§ Records with modeling code
* * *

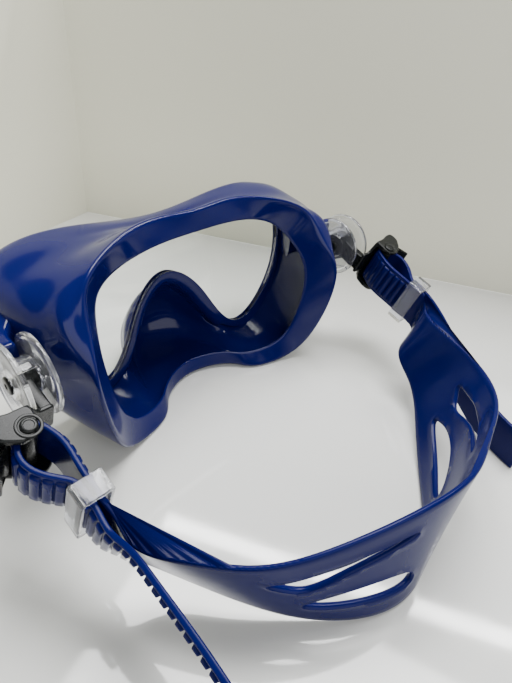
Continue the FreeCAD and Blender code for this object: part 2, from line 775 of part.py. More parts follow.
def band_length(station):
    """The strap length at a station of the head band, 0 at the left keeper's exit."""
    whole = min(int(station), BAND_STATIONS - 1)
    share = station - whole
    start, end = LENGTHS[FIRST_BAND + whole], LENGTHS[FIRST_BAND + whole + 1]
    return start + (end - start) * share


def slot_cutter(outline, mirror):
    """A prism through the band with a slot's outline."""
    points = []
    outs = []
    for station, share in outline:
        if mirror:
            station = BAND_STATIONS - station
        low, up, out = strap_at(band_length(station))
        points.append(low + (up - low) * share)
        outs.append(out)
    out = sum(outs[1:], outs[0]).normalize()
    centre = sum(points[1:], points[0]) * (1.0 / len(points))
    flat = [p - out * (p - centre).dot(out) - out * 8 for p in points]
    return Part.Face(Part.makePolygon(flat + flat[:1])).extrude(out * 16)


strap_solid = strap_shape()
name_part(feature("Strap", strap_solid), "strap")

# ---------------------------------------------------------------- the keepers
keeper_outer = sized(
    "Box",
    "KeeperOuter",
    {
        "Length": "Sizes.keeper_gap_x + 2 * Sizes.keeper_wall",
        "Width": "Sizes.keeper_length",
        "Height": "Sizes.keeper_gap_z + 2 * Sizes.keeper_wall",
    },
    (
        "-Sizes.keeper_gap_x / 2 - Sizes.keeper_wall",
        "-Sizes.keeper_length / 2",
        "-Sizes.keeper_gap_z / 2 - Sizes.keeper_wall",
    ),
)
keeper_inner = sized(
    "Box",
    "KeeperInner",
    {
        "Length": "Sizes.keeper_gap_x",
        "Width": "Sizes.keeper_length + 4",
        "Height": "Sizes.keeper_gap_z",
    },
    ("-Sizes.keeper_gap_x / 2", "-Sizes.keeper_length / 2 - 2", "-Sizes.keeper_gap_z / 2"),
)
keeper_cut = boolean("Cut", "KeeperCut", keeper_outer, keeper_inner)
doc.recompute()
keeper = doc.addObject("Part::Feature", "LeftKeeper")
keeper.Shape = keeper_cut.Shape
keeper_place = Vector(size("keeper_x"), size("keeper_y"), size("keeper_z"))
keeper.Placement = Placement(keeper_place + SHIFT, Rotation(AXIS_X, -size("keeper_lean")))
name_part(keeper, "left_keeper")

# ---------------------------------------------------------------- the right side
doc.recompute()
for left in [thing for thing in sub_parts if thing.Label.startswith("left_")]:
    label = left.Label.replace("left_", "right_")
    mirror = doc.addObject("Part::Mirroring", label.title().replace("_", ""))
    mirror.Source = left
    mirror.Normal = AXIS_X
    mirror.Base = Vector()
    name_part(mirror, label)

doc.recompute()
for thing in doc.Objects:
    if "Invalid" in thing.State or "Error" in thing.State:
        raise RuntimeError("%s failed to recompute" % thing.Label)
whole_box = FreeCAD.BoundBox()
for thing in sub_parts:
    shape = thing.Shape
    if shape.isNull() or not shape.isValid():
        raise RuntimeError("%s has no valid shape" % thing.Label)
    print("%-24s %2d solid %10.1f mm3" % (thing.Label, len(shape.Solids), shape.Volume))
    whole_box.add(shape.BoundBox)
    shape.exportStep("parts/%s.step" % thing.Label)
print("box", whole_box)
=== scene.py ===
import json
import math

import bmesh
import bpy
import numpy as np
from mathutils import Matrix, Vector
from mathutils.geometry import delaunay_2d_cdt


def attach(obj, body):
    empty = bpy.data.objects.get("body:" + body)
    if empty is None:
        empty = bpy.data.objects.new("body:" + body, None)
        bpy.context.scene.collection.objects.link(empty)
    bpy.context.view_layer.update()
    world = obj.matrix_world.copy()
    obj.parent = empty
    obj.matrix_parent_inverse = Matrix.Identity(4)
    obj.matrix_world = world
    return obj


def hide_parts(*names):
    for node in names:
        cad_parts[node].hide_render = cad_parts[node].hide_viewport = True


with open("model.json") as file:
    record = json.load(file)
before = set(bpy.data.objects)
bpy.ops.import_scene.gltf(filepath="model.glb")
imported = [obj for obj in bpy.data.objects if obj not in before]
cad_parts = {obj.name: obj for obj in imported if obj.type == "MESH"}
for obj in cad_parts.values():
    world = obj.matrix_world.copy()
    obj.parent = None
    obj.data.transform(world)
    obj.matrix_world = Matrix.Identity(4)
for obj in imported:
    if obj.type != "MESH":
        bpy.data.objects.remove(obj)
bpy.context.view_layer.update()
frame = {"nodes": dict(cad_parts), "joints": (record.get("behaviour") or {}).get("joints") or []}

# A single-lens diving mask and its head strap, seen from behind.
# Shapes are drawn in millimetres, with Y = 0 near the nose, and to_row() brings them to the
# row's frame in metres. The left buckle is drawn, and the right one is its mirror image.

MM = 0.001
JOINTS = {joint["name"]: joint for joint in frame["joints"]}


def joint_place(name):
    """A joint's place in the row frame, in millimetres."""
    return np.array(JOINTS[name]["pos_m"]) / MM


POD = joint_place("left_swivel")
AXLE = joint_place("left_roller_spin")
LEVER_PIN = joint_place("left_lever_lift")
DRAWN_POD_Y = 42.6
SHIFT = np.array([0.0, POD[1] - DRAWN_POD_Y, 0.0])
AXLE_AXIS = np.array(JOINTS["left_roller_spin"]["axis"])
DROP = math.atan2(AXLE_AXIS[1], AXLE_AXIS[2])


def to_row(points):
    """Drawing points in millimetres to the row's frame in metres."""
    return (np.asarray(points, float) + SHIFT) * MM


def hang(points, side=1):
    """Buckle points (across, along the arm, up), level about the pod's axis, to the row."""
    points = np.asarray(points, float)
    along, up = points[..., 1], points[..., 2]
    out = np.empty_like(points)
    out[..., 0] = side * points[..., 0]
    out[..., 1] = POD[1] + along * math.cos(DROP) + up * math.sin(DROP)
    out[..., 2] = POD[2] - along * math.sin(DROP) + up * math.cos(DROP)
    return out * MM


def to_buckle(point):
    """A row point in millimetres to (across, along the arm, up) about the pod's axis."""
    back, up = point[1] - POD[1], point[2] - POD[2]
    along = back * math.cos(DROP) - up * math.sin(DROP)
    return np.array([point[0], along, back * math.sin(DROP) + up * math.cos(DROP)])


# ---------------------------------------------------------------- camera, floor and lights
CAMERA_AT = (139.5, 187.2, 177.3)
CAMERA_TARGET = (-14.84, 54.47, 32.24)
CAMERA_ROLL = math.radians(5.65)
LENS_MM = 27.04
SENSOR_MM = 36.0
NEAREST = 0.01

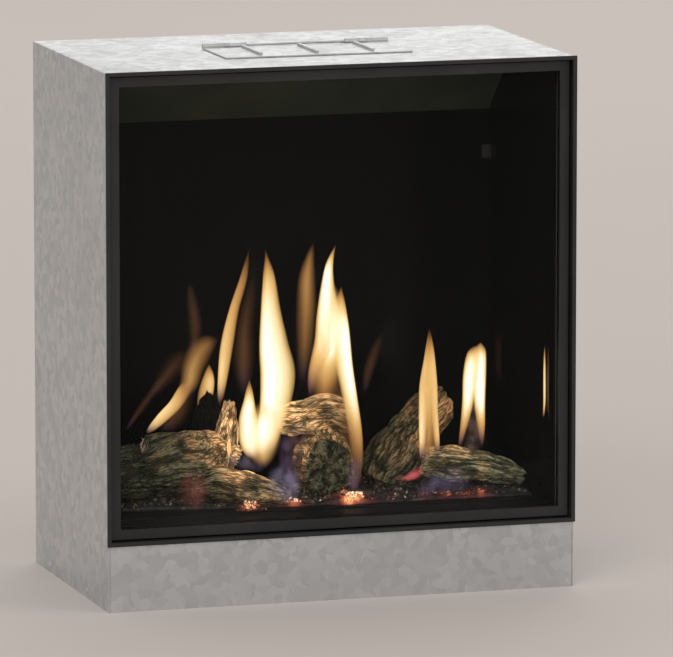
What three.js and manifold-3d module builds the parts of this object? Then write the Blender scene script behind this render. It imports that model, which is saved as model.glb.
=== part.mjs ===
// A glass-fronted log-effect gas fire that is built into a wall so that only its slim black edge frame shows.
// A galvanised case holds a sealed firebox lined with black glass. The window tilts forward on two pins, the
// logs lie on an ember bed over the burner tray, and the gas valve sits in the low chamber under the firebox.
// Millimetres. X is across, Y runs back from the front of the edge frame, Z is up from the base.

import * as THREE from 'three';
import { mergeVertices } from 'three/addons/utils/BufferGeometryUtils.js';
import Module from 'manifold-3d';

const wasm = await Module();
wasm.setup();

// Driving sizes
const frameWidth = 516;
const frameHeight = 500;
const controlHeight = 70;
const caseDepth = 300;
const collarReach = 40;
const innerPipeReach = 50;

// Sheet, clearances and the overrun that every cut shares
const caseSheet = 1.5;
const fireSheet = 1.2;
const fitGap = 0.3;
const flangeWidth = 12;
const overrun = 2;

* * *

Write down all the entries again without a single difference.

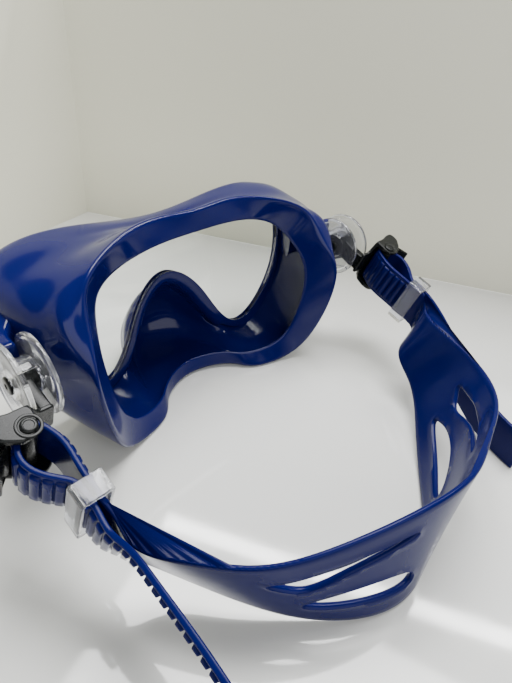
Continue the FreeCAD and Blender code for this object: part 2, from line 775 of part.py. More parts follow.
def band_length(station):
    """The strap length at a station of the head band, 0 at the left keeper's exit."""
    whole = min(int(station), BAND_STATIONS - 1)
    share = station - whole
    start, end = LENGTHS[FIRST_BAND + whole], LENGTHS[FIRST_BAND + whole + 1]
    return start + (end - start) * share


def slot_cutter(outline, mirror):
    """A prism through the band with a slot's outline."""
    points = []
    outs = []
    for station, share in outline:
        if mirror:
            station = BAND_STATIONS - station
        low, up, out = strap_at(band_length(station))
        points.append(low + (up - low) * share)
        outs.append(out)
    out = sum(outs[1:], outs[0]).normalize()
    centre = sum(points[1:], points[0]) * (1.0 / len(points))
    flat = [p - out * (p - centre).dot(out) - out * 8 for p in points]
    return Part.Face(Part.makePolygon(flat + flat[:1])).extrude(out * 16)


strap_solid = strap_shape()
name_part(feature("Strap", strap_solid), "strap")

# ---------------------------------------------------------------- the keepers
keeper_outer = sized(
    "Box",
    "KeeperOuter",
    {
        "Length": "Sizes.keeper_gap_x + 2 * Sizes.keeper_wall",
        "Width": "Sizes.keeper_length",
        "Height": "Sizes.keeper_gap_z + 2 * Sizes.keeper_wall",
    },
    (
        "-Sizes.keeper_gap_x / 2 - Sizes.keeper_wall",
        "-Sizes.keeper_length / 2",
        "-Sizes.keeper_gap_z / 2 - Sizes.keeper_wall",
    ),
)
keeper_inner = sized(
    "Box",
    "KeeperInner",
    {
        "Length": "Sizes.keeper_gap_x",
        "Width": "Sizes.keeper_length + 4",
        "Height": "Sizes.keeper_gap_z",
    },
    ("-Sizes.keeper_gap_x / 2", "-Sizes.keeper_length / 2 - 2", "-Sizes.keeper_gap_z / 2"),
)
keeper_cut = boolean("Cut", "KeeperCut", keeper_outer, keeper_inner)
doc.recompute()
keeper = doc.addObject("Part::Feature", "LeftKeeper")
keeper.Shape = keeper_cut.Shape
keeper_place = Vector(size("keeper_x"), size("keeper_y"), size("keeper_z"))
keeper.Placement = Placement(keeper_place + SHIFT, Rotation(AXIS_X, -size("keeper_lean")))
name_part(keeper, "left_keeper")

# ---------------------------------------------------------------- the right side
doc.recompute()
for left in [thing for thing in sub_parts if thing.Label.startswith("left_")]:
    label = left.Label.replace("left_", "right_")
    mirror = doc.addObject("Part::Mirroring", label.title().replace("_", ""))
    mirror.Source = left
    mirror.Normal = AXIS_X
    mirror.Base = Vector()
    name_part(mirror, label)

doc.recompute()
for thing in doc.Objects:
    if "Invalid" in thing.State or "Error" in thing.State:
        raise RuntimeError("%s failed to recompute" % thing.Label)
whole_box = FreeCAD.BoundBox()
for thing in sub_parts:
    shape = thing.Shape
    if shape.isNull() or not shape.isValid():
        raise RuntimeError("%s has no valid shape" % thing.Label)
    print("%-24s %2d solid %10.1f mm3" % (thing.Label, len(shape.Solids), shape.Volume))
    whole_box.add(shape.BoundBox)
    shape.exportStep("parts/%s.step" % thing.Label)
print("box", whole_box)
=== scene.py ===
import json
import math

import bmesh
import bpy
import numpy as np
from mathutils import Matrix, Vector
from mathutils.geometry import delaunay_2d_cdt


def attach(obj, body):
    empty = bpy.data.objects.get("body:" + body)
    if empty is None:
        empty = bpy.data.objects.new("body:" + body, None)
        bpy.context.scene.collection.objects.link(empty)
    bpy.context.view_layer.update()
    world = obj.matrix_world.copy()
    obj.parent = empty
    obj.matrix_parent_inverse = Matrix.Identity(4)
    obj.matrix_world = world
    return obj


def hide_parts(*names):
    for node in names:
        cad_parts[node].hide_render = cad_parts[node].hide_viewport = True


with open("model.json") as file:
    record = json.load(file)
before = set(bpy.data.objects)
bpy.ops.import_scene.gltf(filepath="model.glb")
imported = [obj for obj in bpy.data.objects if obj not in before]
cad_parts = {obj.name: obj for obj in imported if obj.type == "MESH"}
for obj in cad_parts.values():
    world = obj.matrix_world.copy()
    obj.parent = None
    obj.data.transform(world)
    obj.matrix_world = Matrix.Identity(4)
for obj in imported:
    if obj.type != "MESH":
        bpy.data.objects.remove(obj)
bpy.context.view_layer.update()
frame = {"nodes": dict(cad_parts), "joints": (record.get("behaviour") or {}).get("joints") or []}

# A single-lens diving mask and its head strap, seen from behind.
# Shapes are drawn in millimetres, with Y = 0 near the nose, and to_row() brings them to the
# row's frame in metres. The left buckle is drawn, and the right one is its mirror image.

MM = 0.001
JOINTS = {joint["name"]: joint for joint in frame["joints"]}


def joint_place(name):
    """A joint's place in the row frame, in millimetres."""
    return np.array(JOINTS[name]["pos_m"]) / MM


POD = joint_place("left_swivel")
AXLE = joint_place("left_roller_spin")
LEVER_PIN = joint_place("left_lever_lift")
DRAWN_POD_Y = 42.6
SHIFT = np.array([0.0, POD[1] - DRAWN_POD_Y, 0.0])
AXLE_AXIS = np.array(JOINTS["left_roller_spin"]["axis"])
DROP = math.atan2(AXLE_AXIS[1], AXLE_AXIS[2])


def to_row(points):
    """Drawing points in millimetres to the row's frame in metres."""
    return (np.asarray(points, float) + SHIFT) * MM


def hang(points, side=1):
    """Buckle points (across, along the arm, up), level about the pod's axis, to the row."""
    points = np.asarray(points, float)
    along, up = points[..., 1], points[..., 2]
    out = np.empty_like(points)
    out[..., 0] = side * points[..., 0]
    out[..., 1] = POD[1] + along * math.cos(DROP) + up * math.sin(DROP)
    out[..., 2] = POD[2] - along * math.sin(DROP) + up * math.cos(DROP)
    return out * MM


def to_buckle(point):
    """A row point in millimetres to (across, along the arm, up) about the pod's axis."""
    back, up = point[1] - POD[1], point[2] - POD[2]
    along = back * math.cos(DROP) - up * math.sin(DROP)
    return np.array([point[0], along, back * math.sin(DROP) + up * math.cos(DROP)])


# ---------------------------------------------------------------- camera, floor and lights
CAMERA_AT = (139.5, 187.2, 177.3)
CAMERA_TARGET = (-14.84, 54.47, 32.24)
CAMERA_ROLL = math.radians(5.65)
LENS_MM = 27.04
SENSOR_MM = 36.0
NEAREST = 0.01

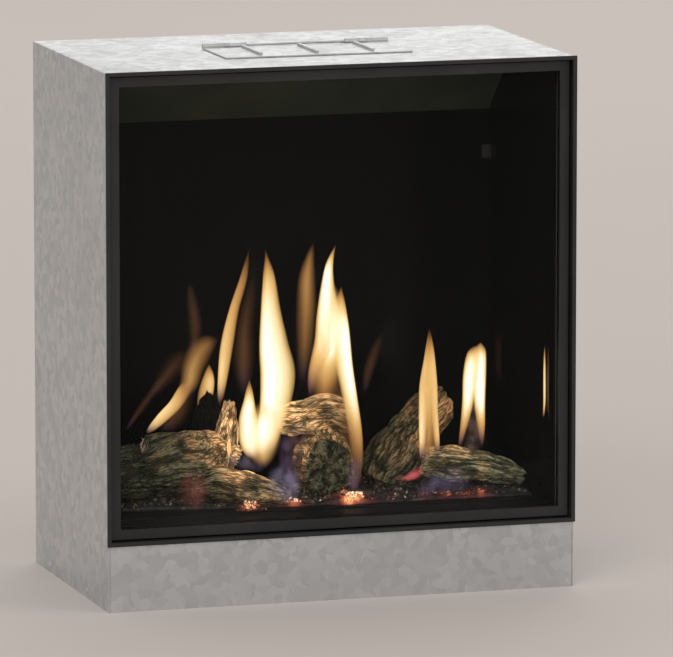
What three.js and manifold-3d module builds the parts of this object? Then write the Blender scene script behind this render. It imports that model, which is saved as model.glb.
=== part.mjs ===
// A glass-fronted log-effect gas fire that is built into a wall so that only its slim black edge frame shows.
// A galvanised case holds a sealed firebox lined with black glass. The window tilts forward on two pins, the
// logs lie on an ember bed over the burner tray, and the gas valve sits in the low chamber under the firebox.
// Millimetres. X is across, Y runs back from the front of the edge frame, Z is up from the base.

import * as THREE from 'three';
import { mergeVertices } from 'three/addons/utils/BufferGeometryUtils.js';
import Module from 'manifold-3d';

const wasm = await Module();
wasm.setup();

// Driving sizes
const frameWidth = 516;
const frameHeight = 500;
const controlHeight = 70;
const caseDepth = 300;
const collarReach = 40;
const innerPipeReach = 50;

// Sheet, clearances and the overrun that every cut shares
const caseSheet = 1.5;
const fireSheet = 1.2;
const fitGap = 0.3;
const flangeWidth = 12;
const overrun = 2;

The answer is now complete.